A general AI strategy for most organizations
Clearly, AI can do a million amazing things. However, within the context of business, we are all looking for ways to bring about efficiency, increase productivity, and solve problems that were previously impossible. To that end, nearly every enterprise faces the same set of challenges. To incorporate AI into our applications, most enterprises will have to:
- Focus on business processes. When you don't have a clear understanding of what you're trying to do, there's a high likelihood that you'll end up somewhere else. The added benefit of starting with business process is that you'll train your eye on the things that truly drive value for your business and your customers.
- Modernize applications to use a micro service, API led architecture, if your applications currently do not. This enables applications to interact with other applications programmatically.
- Using what you've learned about your business processes, you'll want to group APIs to create "tools" that can be called by other applications, or by AI agents.
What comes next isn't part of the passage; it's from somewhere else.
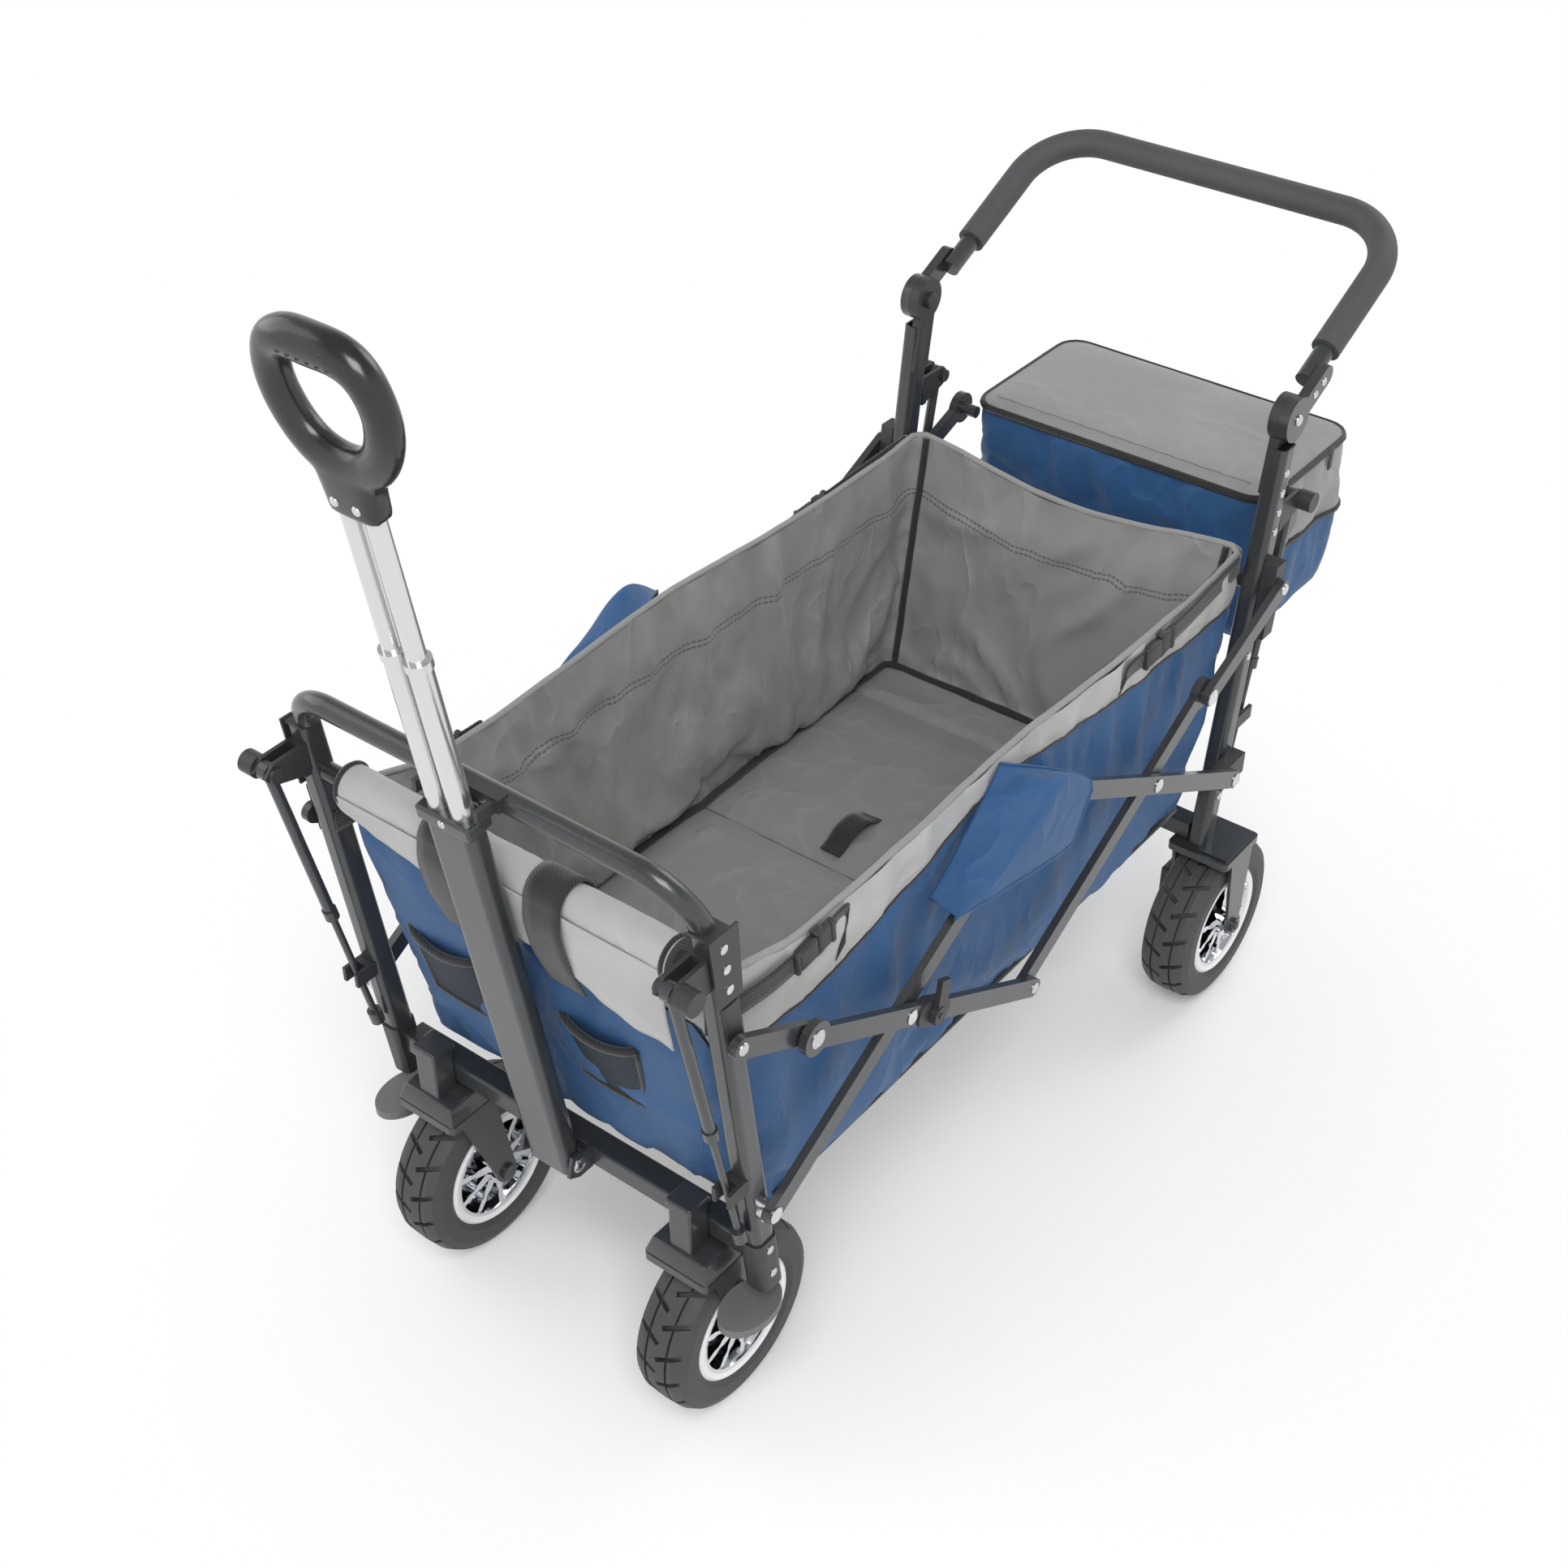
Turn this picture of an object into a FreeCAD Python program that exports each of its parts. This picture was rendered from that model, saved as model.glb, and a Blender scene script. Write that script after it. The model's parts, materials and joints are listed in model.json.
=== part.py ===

Tools are one or more APIs within your applications that have been made available to AI using something called model context protocol or MCP for short. MCP is the glue between AI and your enterprise; and one way to deploy agents that go beyond generic actions to doing meaningful work.
An agile waterfall
Waterfall, as the name implies, is a software development practice where teams move from one step to the next, in a singular direction, much like a waterfall. Teams spend time upfront working on business requirements and validating them before writing code. They hope to "build it right the first time". However, as is often the case, upon seeing a thing built, we often have additional ideas of what it ought to be, initiating change: which has always been costly. Enter Agile: an incremental way of building software that eschewed getting it all right the first time, in favor of short development cycles that build software iteratively. We focused on an MVP (minimal viable product), knowing that it would change, giving users a voice, and thereby increasing satisfaction in the end.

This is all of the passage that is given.